I Miss Window Screens
Pre-departure: It’s midnight and I can’t sleep because it’s so stuffy in here. I’ll open the window and let in a nice breeze (and nothing else)!
Post-departure: I forgot to close my window before the sun went down and now there are 12 mosquitoes in my room and whatever else that’s lying in hiding waiting to lay eggs in my ear after I fall asleep.
This one I do not understand. I haven’t been to a single place in Europe that has window screens. This has led to a handful of spider incidents, and if you know me, you know I absolutely cannot handle our eight legged “friends.” It’s a borderline phobia. I just don’t understand why this isn’t a thing in Europe! It consistently baffles me. Not only do people not have screens, but they often leave the windows open for long periods of time. Do you want ants? Because that’s how you get ants.
I Miss Dryers
Pre-departure: I need to do laundry. Luckily I have two hours to spare so I’ll throw it on in!
Post-departure: I need to do laundry, but I don’t have an extra 16 hours to wait for it to dry. I’ll just wear a lot of deodorant and hope no one notices that I stink.

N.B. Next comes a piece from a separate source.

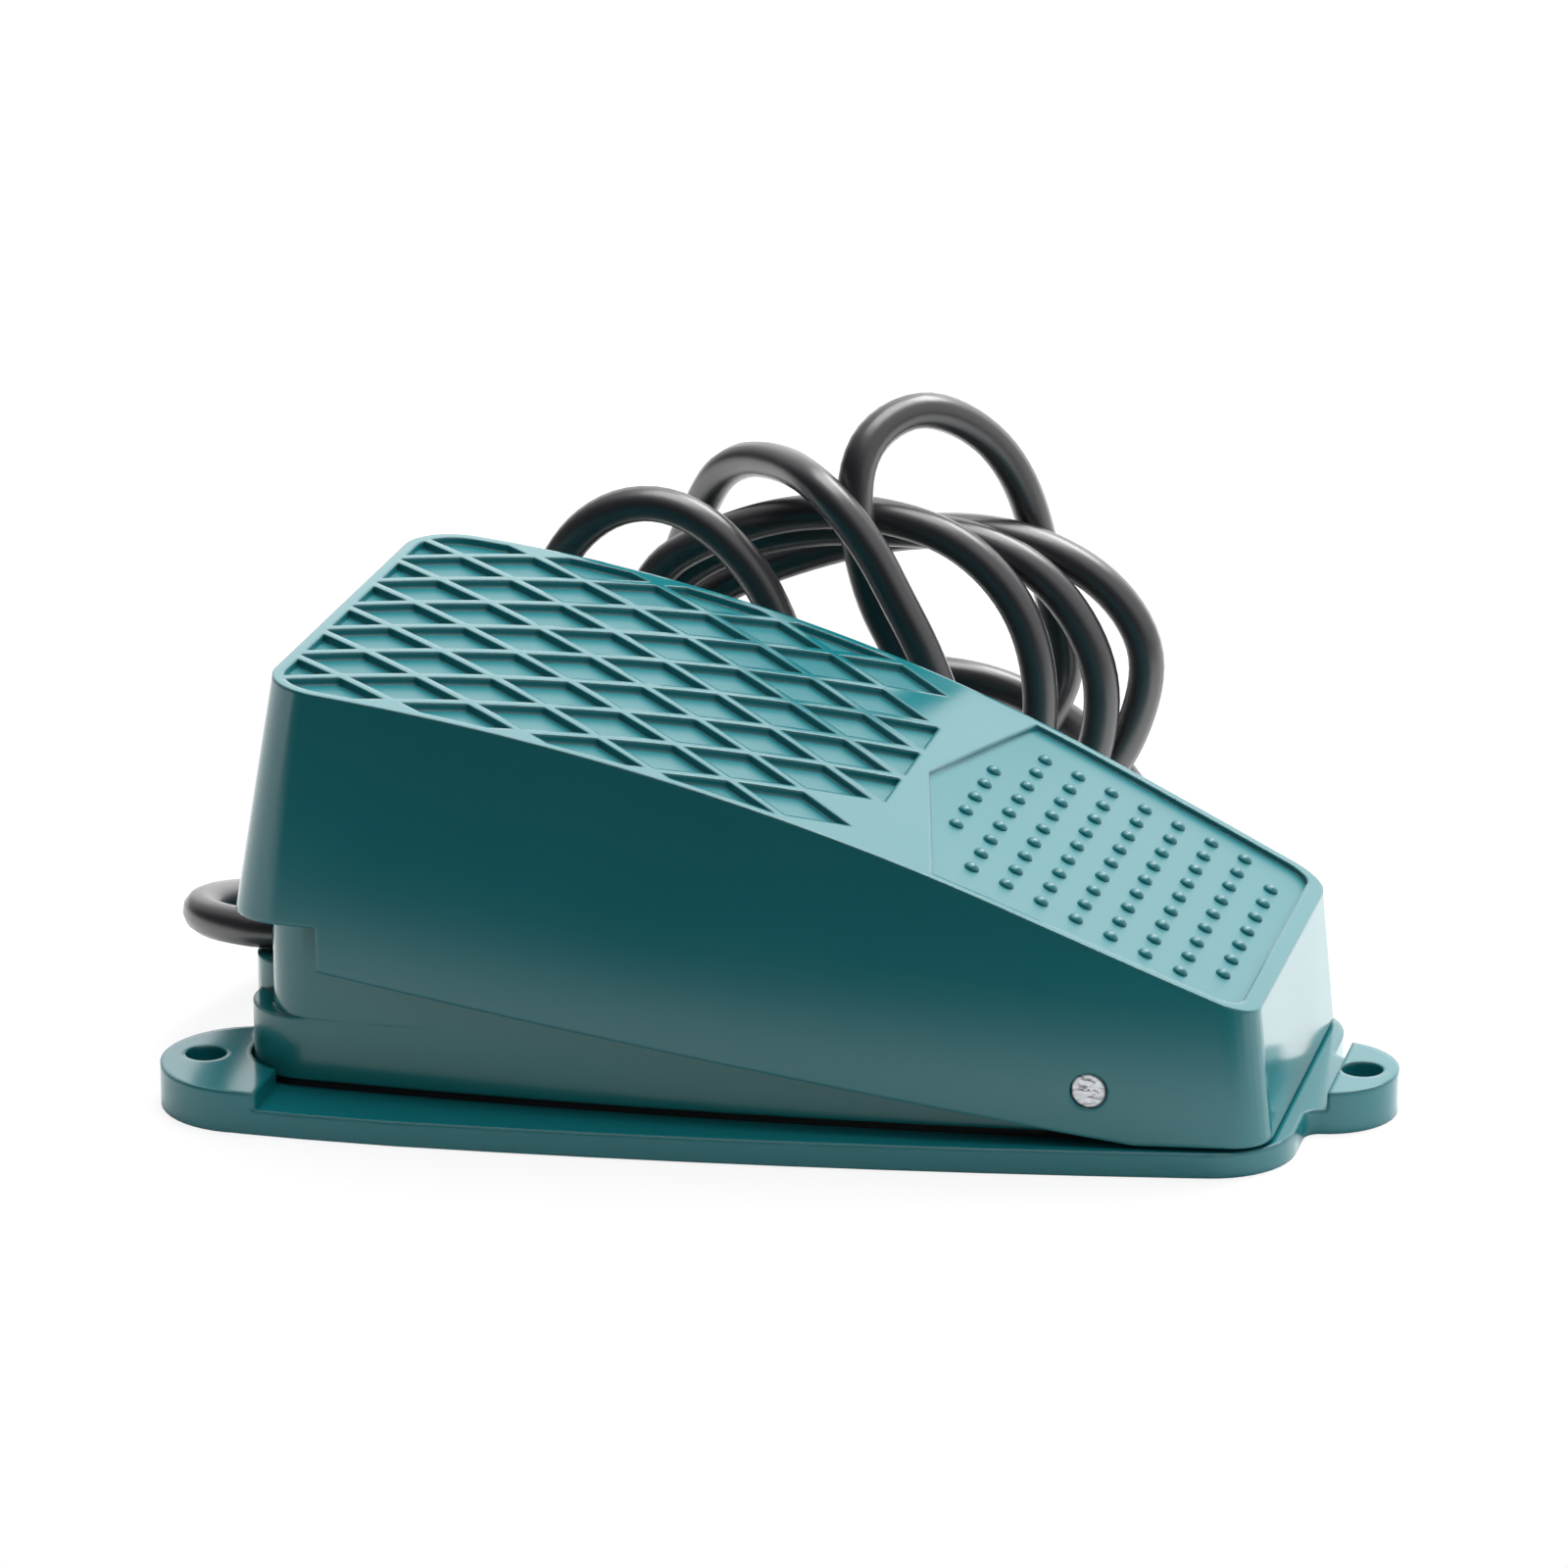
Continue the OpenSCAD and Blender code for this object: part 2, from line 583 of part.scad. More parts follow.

Okay, this one is a total first world problem, and I kind of get it. Dryers are expensive and I’ve never had to pay for one in my life, but it is one luxury that I think about every time I do laundry. Knowing exactly how long it would take to do a load of laundry made it easy to fit into my schedule. But sometimes, when I only have a limited time in a city, I don’t want to waste it waiting for my wet clothes to dry. And maybe I’m doing it wrong, but when I hang dry my clothes, they just end up drying into stiff, uncomfortable pieces of cardboard to put on your body.
There’s no doubt any of this will make me want to stop traveling, but to be reminded of how lucky I am to have grown up with so many things to be grateful for makes it easy to long for home sometimes. The grass may always seem greener, but the next time you travel, you may be surprised at some of the little things you miss that you previously never thought twice about.
What about you? What sort of things do you miss about home when you travel? Let me know!